Being a hopeless mug who can never do what he’s told except when he’s credulously doing exactly what he’s told, Eddie goes down to the river near Vauxhall Bridge and opens the parcel… it’s a hat box but it’s been put to a different use.

Going back home where he’s staying with his mate Caractacus, he awkwardly surprises him in bed with new love Jill.

However a few minutes later some sinister men in raincoats (and also a young woman) arrive and start threatening to find evidence of stolen goods and/or heroin unless everyone gets in the cars outside and comes along for a chat with some very important people.


In the limo, Eddie sits next to Eldridge (played by George Baker) who quotes T.S.Eliot and muses that Eddie needs to play his cards right and be very careful as he’s now well out of his depth, which was only the very shallow end anyway. He notices that in the front seat there’s a guy with an earring.

After a rough night on his own he tries to connect with his ex-wife Dana (played by Lindsay Duncan). At the start he was whining about how they split up a while ago, but he’s now stunned to find she’s gone far up in the world, and it’s not hard to guess that she’s involved with the very important people that the men in the black cars work for.

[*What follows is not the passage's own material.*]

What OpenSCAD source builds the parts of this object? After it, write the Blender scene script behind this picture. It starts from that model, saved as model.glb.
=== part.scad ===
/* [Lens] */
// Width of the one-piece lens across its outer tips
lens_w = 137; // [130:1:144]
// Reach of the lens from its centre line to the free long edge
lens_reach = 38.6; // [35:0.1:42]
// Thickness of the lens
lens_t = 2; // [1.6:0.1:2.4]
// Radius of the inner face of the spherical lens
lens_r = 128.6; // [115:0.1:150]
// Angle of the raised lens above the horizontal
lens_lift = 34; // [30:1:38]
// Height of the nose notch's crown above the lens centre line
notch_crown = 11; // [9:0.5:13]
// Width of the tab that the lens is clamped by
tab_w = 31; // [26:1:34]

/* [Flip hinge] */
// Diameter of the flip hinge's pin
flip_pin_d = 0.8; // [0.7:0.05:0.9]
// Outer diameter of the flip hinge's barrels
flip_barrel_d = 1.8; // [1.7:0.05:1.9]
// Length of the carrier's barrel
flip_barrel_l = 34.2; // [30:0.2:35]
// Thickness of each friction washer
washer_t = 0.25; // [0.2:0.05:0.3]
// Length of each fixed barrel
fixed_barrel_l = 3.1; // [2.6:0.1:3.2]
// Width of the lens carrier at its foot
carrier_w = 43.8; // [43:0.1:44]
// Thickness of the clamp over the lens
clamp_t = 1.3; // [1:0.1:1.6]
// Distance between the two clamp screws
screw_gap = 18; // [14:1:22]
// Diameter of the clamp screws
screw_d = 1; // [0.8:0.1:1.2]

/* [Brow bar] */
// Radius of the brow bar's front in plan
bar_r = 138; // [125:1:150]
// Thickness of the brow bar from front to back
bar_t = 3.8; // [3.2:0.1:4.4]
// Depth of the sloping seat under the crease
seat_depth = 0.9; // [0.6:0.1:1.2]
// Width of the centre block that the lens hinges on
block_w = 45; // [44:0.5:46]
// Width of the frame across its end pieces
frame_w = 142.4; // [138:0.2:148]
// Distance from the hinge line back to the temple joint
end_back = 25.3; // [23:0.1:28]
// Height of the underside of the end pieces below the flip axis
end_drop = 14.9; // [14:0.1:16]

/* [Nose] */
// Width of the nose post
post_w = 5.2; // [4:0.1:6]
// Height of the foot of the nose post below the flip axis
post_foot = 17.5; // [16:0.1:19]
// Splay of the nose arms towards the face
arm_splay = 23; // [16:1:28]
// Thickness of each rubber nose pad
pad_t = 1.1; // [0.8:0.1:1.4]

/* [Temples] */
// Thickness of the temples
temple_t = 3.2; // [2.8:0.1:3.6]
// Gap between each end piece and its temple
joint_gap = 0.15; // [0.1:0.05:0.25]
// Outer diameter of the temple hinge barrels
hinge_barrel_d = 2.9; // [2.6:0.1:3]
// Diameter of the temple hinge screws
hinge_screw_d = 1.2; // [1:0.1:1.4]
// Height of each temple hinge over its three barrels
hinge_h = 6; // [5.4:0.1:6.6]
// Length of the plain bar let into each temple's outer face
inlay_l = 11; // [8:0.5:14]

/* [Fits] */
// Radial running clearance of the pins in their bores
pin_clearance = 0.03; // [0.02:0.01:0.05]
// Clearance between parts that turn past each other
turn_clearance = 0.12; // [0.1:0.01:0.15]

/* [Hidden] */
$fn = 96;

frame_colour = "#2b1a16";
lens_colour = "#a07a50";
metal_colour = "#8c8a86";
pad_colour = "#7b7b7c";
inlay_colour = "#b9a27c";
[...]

Things become ever more chaotic and ludicrous as Eddie heads out across the country and gets taken under the wing of Hugo (played by Simon Callow), who was the passenger with the earring.

Hugo gets him away to a country house belonging to his mysterious employers, who are adjacent to but not the same as MI5. He belongs to a long line of ruling class servants of the state who feel bound by duty and honour and all that to defend the status quo and do whatever is required – “Anything for England”… but his conscience won’t support it anymore, the grisly business of having to clean up after the illicit activities of a Very Important Person who must be kept away from scandal at all costs. The costs (which currently involve the framing of Eddie) are now just too high.

Hugo tries to connect up with his other louche friends from Cambridge days. They’re now having a jolly old time playing at soldiers or stealing money from top jobs in the City, and are fascinated by this yarn about an above-top-secret conspiracy. FUN FACT: Lord Clive Ludlow is played by James Warwick, loved by millions as the heroic British lead in The Nightmare Man.

But the Deep State catches up with its renegades. Meanwhile Eddie catches up with Dana but she warns him to quit.


Hiding out in Bristol gives Eddie a chance to detox from the alcohol and get a bit fitter. But this is also a chance to encounter some old friends again, and find out the conspiracy is bigger and deeper than he suspected. We can also see the amazing range of looks and outfits Jill presented, and her little monologue explaining the divide&rule tactics of scapegoating and false rumours.



In the final phase, things get increasingly disordered. Eddie returns to London – notice that the tabloid outcry against the “Loony Left” is focusing this week on golliwogs:

There are posh girls who hang out with hippies with drugs in west London, which seems to be in the middle of a big development phase.

They also have posh Army boyfriends who have a mass of prejudices, including against “lefties”, but still insist they “can’t get involved in politics”. They are also partial to illegal drugs and like to drive Sherman tanks around car parks if at all possible.

In Glasgow, Eddie is now near the end of the line.

EDDIE: They’ve got all the guns… they’ve even got tanks… black cars… houses… fields… barbed wire… cameras on walls… cameras everywhere…. in trees… they can pick us off, any time… off our heads, OFF WITH MY HEAD.
But then he spots a production of Dangerous Corner at the Citizen’s Theatre… of course this has all been a twist on the Priestley plays (BBC1 did a full season of them in the mid 80s). All sense of coherent location is shaken off and the space of the drama is rather like that contorted world of passages and sets in the later parts of David Lynch’s Inland Empire. Eddie meets Dana again, he sees another severed head, and he meets his final Very Important Person, who explains this is all about protecting a supremely important person, whose identity Eddie – as a patriot – will want to protect as well. And so he does… and the scene drifts away as we see this has been a melodrama playing in a ruined old mansion.

There is a final pay-off scene, for Eddie and Dana’s final pay-off.
Obviously the secret identity is someone in the Royal Family (Dana mentions that they are “opening something” in Scotland, and that’s one of their regular duties). The idea that someone linked to the Crown might be involved in serious crimes has a long history – there is a school of Ripper-lore that has it that Jack was in fact Sir William Withey Gull, physician to Prince Albert (this theory is used in Iain Sinclair’s novel White Chappell, Scarlet Tracings (1987)). The 40s/50s trappings of Dead Head may be an allusion to the “Dead Fashion Girl” story of 1954, which also has a fringe of conspiracism that a Royal was connected. Unrelated to these matters, Caractacus does also mention rumours of large underground shelters for the Establishment in central London, with a system of secret tunnels enabling a subterranean world of agencies and activities. That cluster of ideas seems to have been circulating since World War 2 and it’s well-founded, since there almost certainly were/are secret installations and facilities around the capital and country.
In the end: anything for England, as England can be anything at all. So lucky to be rich/ Sten guns in Knightsbridge.